> Supplied entries
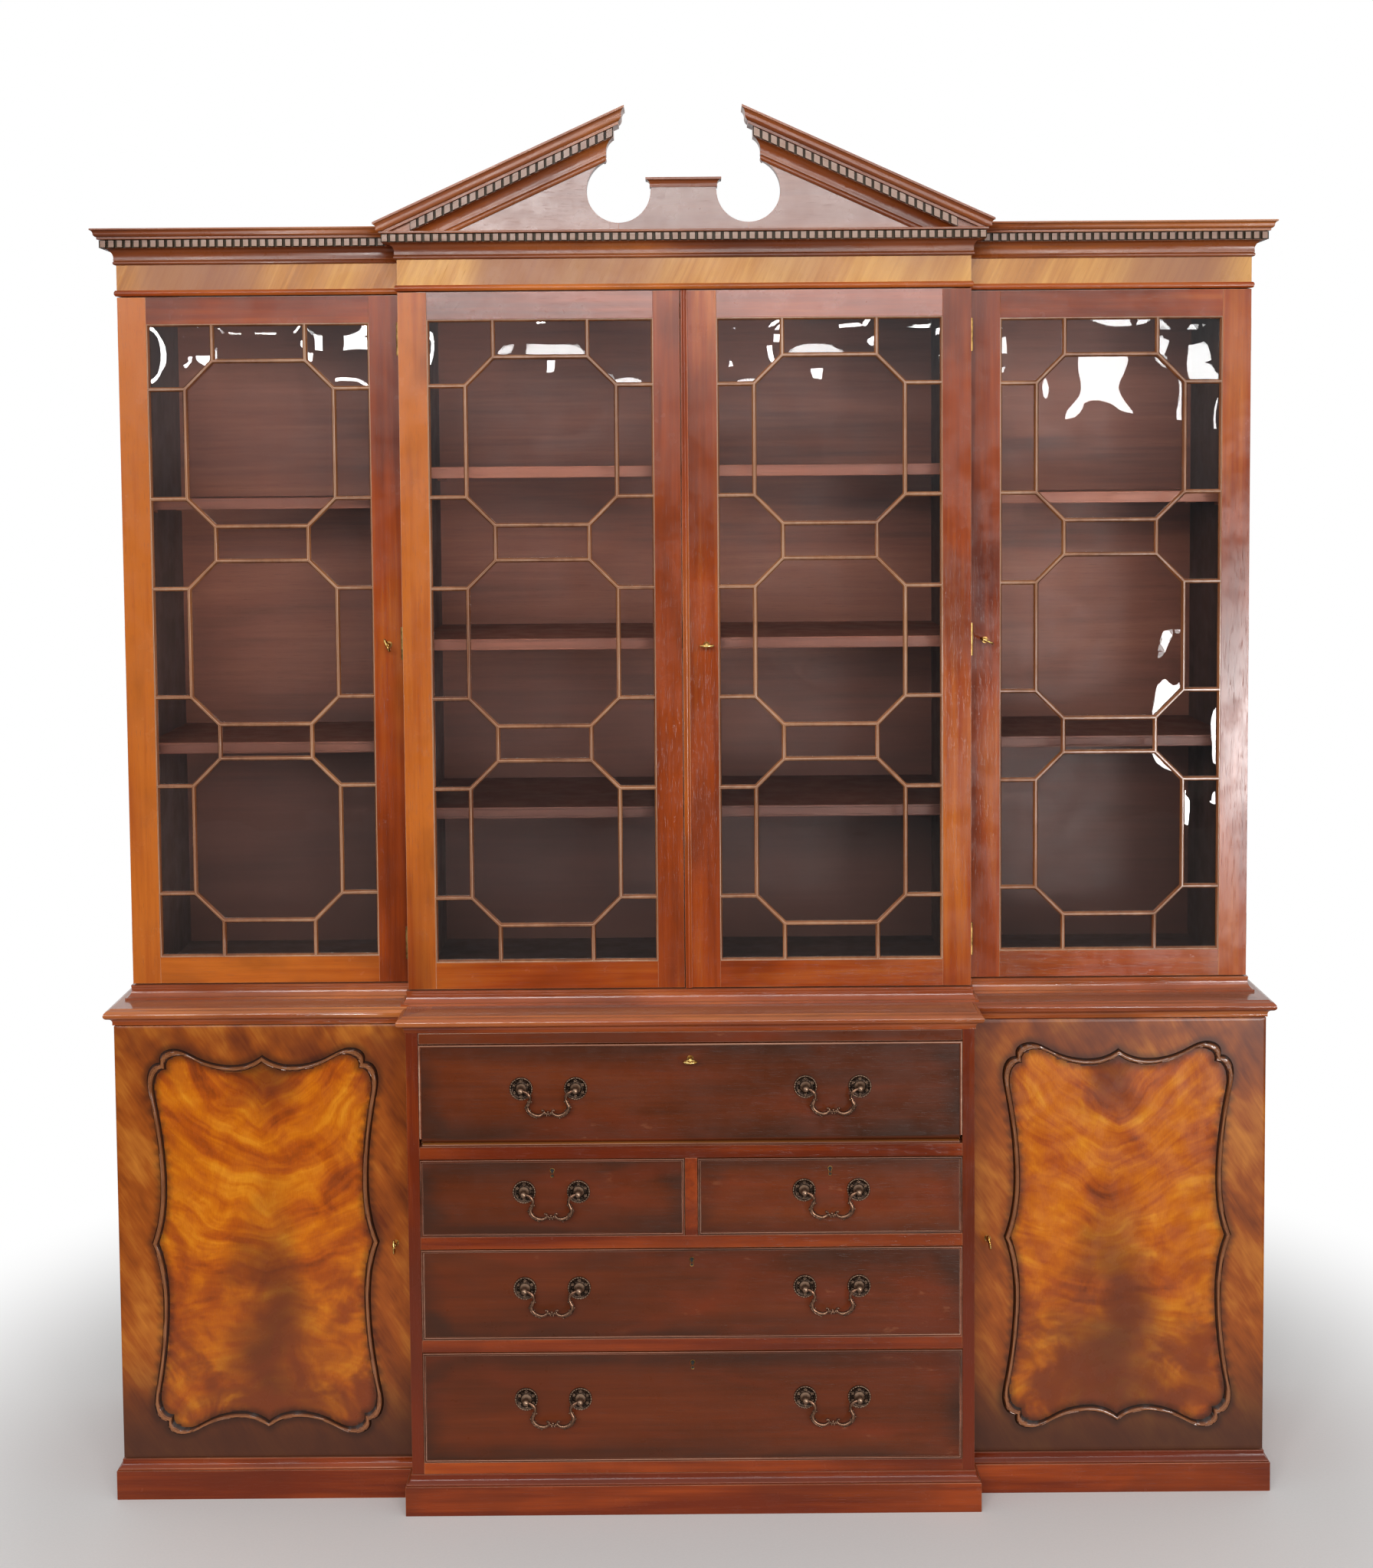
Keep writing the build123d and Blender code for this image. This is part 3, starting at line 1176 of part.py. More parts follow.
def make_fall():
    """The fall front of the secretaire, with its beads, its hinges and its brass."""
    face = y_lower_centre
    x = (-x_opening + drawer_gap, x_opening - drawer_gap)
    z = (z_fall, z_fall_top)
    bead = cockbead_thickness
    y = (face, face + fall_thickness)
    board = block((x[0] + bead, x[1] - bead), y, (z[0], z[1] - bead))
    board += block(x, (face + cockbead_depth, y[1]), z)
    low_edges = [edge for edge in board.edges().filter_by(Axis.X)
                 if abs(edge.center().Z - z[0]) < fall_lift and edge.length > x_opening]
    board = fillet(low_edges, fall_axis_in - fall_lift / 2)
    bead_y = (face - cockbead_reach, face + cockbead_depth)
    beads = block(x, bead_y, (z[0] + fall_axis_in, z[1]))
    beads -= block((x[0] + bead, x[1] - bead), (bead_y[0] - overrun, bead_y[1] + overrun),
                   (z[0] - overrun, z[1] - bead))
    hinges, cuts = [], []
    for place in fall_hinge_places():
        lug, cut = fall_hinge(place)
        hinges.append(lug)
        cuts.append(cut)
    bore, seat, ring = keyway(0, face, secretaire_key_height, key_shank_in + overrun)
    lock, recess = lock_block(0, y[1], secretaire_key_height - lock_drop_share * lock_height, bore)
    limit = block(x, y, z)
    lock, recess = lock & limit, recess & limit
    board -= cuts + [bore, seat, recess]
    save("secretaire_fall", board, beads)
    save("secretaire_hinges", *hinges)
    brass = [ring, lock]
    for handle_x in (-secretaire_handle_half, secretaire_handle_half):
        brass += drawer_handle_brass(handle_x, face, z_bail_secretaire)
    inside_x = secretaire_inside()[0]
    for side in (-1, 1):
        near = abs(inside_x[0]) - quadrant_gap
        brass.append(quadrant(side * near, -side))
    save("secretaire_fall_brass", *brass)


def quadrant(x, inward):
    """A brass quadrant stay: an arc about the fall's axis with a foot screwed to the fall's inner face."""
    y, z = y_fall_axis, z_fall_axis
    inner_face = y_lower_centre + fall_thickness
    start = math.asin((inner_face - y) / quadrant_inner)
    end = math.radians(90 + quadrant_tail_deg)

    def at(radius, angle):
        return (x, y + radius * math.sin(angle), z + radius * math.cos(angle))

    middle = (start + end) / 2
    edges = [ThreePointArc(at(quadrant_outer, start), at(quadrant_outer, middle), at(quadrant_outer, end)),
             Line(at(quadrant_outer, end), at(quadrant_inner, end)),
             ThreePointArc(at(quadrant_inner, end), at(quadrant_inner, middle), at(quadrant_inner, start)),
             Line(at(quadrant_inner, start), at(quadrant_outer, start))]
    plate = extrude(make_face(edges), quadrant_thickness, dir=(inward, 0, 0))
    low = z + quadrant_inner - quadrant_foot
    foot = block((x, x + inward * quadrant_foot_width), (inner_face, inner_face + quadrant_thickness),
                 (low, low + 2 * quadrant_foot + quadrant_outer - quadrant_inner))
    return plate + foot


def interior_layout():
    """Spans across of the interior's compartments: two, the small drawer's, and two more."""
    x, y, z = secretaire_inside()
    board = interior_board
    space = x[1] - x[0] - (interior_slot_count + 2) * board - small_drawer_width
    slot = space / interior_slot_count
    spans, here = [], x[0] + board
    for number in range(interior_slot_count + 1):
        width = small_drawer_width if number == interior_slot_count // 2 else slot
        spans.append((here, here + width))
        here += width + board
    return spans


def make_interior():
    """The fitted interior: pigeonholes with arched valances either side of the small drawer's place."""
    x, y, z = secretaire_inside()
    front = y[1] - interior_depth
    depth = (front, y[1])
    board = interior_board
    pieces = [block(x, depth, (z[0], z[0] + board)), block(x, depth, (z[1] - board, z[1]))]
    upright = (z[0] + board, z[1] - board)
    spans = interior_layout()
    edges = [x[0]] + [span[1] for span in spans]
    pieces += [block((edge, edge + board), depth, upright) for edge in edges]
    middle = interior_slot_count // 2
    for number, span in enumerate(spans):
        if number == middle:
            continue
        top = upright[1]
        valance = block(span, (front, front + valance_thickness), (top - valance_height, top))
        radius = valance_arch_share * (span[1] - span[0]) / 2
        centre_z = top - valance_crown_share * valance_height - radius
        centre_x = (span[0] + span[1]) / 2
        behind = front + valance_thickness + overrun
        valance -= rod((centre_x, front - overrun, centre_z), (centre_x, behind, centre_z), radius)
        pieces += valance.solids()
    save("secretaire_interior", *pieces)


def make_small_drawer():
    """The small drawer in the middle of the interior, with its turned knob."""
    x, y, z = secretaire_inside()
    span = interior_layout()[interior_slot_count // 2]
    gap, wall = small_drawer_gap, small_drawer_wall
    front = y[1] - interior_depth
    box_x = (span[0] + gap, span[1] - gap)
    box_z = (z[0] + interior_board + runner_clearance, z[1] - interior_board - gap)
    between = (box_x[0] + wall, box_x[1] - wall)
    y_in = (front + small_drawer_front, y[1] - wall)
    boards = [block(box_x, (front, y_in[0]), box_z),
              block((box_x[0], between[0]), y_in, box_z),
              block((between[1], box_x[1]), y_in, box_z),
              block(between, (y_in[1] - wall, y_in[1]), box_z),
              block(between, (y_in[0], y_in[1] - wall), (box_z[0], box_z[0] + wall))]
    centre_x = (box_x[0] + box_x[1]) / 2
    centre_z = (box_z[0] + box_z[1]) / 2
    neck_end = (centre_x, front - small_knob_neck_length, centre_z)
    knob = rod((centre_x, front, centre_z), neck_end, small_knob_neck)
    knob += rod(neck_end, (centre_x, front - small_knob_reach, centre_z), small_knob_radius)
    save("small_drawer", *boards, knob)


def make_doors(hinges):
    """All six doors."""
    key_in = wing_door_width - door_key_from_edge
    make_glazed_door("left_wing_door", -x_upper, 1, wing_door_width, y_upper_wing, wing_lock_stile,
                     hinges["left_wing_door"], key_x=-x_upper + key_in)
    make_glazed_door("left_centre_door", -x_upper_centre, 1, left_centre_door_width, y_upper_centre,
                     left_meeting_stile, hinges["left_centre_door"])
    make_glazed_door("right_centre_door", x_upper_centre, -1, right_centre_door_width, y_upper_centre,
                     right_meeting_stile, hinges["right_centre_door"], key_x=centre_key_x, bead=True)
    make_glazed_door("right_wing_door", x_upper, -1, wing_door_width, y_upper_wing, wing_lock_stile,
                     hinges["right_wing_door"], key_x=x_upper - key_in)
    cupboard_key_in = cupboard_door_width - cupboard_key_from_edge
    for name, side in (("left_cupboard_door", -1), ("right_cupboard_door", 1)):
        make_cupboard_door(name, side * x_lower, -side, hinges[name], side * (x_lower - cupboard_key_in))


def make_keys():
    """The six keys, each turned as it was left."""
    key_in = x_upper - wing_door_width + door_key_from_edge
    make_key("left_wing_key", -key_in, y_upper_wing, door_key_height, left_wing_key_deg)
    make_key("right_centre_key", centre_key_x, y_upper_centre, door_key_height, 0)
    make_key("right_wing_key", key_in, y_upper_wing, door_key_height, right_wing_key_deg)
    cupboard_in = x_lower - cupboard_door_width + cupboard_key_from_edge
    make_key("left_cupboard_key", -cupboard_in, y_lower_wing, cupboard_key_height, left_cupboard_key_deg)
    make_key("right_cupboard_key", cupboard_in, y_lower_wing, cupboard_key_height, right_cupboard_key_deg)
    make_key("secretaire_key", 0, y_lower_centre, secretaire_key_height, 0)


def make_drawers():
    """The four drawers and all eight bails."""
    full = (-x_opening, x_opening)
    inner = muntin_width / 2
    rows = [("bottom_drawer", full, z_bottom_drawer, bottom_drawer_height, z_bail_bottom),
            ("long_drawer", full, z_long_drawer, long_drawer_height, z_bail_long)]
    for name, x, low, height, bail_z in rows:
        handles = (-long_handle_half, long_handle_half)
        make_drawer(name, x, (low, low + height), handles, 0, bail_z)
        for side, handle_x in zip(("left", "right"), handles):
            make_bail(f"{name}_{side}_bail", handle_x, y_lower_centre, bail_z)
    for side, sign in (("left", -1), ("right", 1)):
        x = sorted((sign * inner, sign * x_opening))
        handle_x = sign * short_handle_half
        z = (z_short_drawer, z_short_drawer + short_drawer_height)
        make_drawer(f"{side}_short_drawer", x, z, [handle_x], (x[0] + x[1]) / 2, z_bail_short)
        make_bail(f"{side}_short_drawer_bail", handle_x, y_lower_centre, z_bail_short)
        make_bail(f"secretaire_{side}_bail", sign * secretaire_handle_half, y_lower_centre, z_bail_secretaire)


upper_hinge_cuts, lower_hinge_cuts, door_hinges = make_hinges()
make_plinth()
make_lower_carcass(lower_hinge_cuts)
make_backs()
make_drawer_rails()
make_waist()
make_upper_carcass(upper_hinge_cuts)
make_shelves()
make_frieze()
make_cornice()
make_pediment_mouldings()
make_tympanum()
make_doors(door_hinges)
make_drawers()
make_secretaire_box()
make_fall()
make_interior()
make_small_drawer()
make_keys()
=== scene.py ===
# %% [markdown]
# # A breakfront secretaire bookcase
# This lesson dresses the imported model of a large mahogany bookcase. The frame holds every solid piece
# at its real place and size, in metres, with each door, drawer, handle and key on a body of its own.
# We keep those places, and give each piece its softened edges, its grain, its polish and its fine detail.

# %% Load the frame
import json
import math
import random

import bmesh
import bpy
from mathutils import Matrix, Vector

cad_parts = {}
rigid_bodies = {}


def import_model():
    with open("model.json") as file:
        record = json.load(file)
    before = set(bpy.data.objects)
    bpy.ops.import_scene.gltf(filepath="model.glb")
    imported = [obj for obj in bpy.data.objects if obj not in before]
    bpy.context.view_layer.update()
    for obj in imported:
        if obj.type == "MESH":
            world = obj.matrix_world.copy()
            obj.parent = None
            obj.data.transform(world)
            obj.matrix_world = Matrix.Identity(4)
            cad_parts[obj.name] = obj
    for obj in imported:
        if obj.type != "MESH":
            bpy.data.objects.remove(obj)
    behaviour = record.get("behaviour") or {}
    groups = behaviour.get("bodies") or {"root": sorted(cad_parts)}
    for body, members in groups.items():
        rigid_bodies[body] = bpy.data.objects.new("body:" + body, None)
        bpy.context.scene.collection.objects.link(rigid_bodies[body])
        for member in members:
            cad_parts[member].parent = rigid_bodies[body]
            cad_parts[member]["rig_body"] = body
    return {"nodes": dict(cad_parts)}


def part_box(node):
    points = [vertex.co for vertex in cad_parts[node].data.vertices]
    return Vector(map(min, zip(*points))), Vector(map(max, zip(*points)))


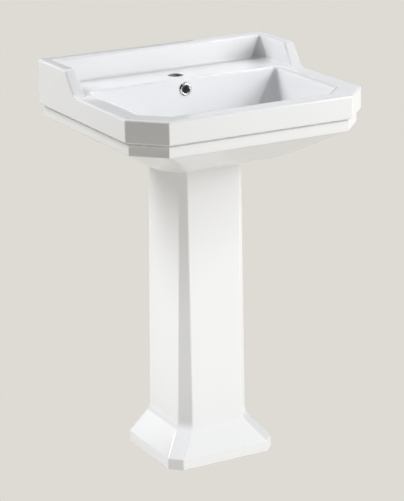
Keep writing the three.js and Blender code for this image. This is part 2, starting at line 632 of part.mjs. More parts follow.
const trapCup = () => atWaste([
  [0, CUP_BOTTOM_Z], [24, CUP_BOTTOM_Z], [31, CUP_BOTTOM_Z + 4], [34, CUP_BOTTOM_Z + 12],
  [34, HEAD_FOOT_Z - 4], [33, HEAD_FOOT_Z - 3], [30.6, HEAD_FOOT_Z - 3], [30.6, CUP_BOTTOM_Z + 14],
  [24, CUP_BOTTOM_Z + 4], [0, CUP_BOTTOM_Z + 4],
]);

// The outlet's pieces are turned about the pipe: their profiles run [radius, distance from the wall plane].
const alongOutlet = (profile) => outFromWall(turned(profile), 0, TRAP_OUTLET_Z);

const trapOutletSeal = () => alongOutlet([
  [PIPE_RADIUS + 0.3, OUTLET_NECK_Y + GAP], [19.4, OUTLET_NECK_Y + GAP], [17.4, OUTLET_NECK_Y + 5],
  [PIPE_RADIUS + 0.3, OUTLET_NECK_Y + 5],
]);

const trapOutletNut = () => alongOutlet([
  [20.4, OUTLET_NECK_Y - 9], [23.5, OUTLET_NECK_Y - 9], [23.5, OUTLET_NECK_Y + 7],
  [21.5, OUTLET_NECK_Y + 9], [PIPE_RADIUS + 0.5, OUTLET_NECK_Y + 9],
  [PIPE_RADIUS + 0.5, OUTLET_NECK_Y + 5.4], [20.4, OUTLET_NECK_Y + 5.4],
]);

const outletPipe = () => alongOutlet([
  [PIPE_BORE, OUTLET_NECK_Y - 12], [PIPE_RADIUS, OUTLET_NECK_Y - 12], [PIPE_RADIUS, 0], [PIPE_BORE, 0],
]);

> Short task
Return only the stretch of the material above from the line holding "upper_hinge_cuts, lower_hinge_cuts, door_hinges" through the line holding "from mathutils import Matrix, Vector", copied exactly.

> Final result
upper_hinge_cuts, lower_hinge_cuts, door_hinges = make_hinges()
make_plinth()
make_lower_carcass(lower_hinge_cuts)
make_backs()
make_drawer_rails()
make_waist()
make_upper_carcass(upper_hinge_cuts)
make_shelves()
make_frieze()
make_cornice()
make_pediment_mouldings()
make_tympanum()
make_doors(door_hinges)
make_drawers()
make_secretaire_box()
make_fall()
make_interior()
make_small_drawer()
make_keys()
=== scene.py ===
# %% [markdown]
# # A breakfront secretaire bookcase
# This lesson dresses the imported model of a large mahogany bookcase. The frame holds every solid piece
# at its real place and size, in metres, with each door, drawer, handle and key on a body of its own.
# We keep those places, and give each piece its softened edges, its grain, its polish and its fine detail.

# %% Load the frame
import json
import math
import random

import bmesh
import bpy
from mathutils import Matrix, Vector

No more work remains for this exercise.